Section “From standard to AI-driven business planning: a sensitivity simulation” contains a sensitivity simulation, incorporating the impact on a hypothetical business plan of AI adoption.

Section “A with-or-without simulation using network theory” is dedicated to a network theory without-or-with simulation that examines the same issues from a complementary side, showing how AI can increase the number of nodes and the intensity (internet traffic, monetary transactions, and, consequently, improved EBITDA) within the ecosystem.

From standard to AI-driven business planning: a sensitivity simulation

This empirical setting provides a theoretical background of the main accounting and financial indicators underlying sustainability issues and the interrelations among stakeholders, along with the potential impact of AI-driven savings. The AI-driven sensitivity analysis shows the potential effect of savings on the life-long parameters of the investment, consistently with the “without or with (AI-driven) approach” illustrated in the comparison between Figs. 3 and 4, and indicated in the methods.

Fig. 3: Discounted cash flows ignited by AI.
Fig. 3: Discounted cash flows ignited by AI.The alternative text for this image may have been generated using AI.

Effect of AI-driven sales and AI-reduced OPEX on Operating Cash Flows (OCF).

Fig. 4: Standard procurement/supply chain.
Fig. 4: Standard procurement/supply chain.The alternative text for this image may have been generated using AI.

Relationships in a supply chain with traditional firms.

The income statement is a fundamental financial statement that serves as the “engine” behind profitability considerations and plays a crucial role in determining the overall financial health and sustainability of a company.

The hypothetical impact on operating revenues and costs is the following:

  1. 1.

    A scenario with +10% revenues/−10% costs;

  2. 2.

    A scenario with +5% revenues/−5% costs.

When conducting sensitivity analysis to estimate the impact of AI on financial performance, it is indeed reasonable to consider the potential repercussions on revenues and operating costs. The sensitivity analysis allows for the assessment of the potential variability in these factors, considering the potential benefits of AI integration.

  1. 1.

    Revenue increase: AI can enhance revenue generation through various means, such as improved customer targeting, personalized recommendations, or enhanced sales effectiveness.
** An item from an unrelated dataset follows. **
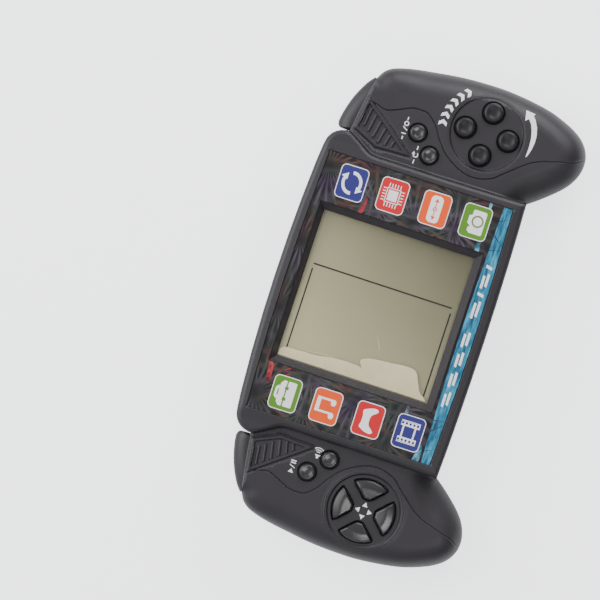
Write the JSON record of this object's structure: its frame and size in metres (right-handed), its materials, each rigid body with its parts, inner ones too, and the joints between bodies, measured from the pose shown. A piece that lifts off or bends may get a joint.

By leveraging AI technologies, companies can optimize their pricing strategies, identify new revenue streams, or develop innovative products or services. Sensitivity analysis considers the potential increase in revenues resulting from AI-driven improvements.

  2. 2.

    Operating cost decrease (OpEx): AI can bring cost-saving opportunities through automation, process optimization, and resource allocation efficiencies. By streamlining operations and reducing manual efforts, companies can potentially lower their operating costs. Sensitivity analysis considers the potential decrease in operating costs resulting from AI adoption, leading to improved profitability.

The combined effect of revenue increase and operating cost decrease has a positive impact on financial and economic margins. It enhances the company’s financial performance, profitability, and value-creation potential. Sensitivity analysis helps estimate the magnitude of these improvements, allowing decision-makers to evaluate the potential benefits of AI integration and make informed choices.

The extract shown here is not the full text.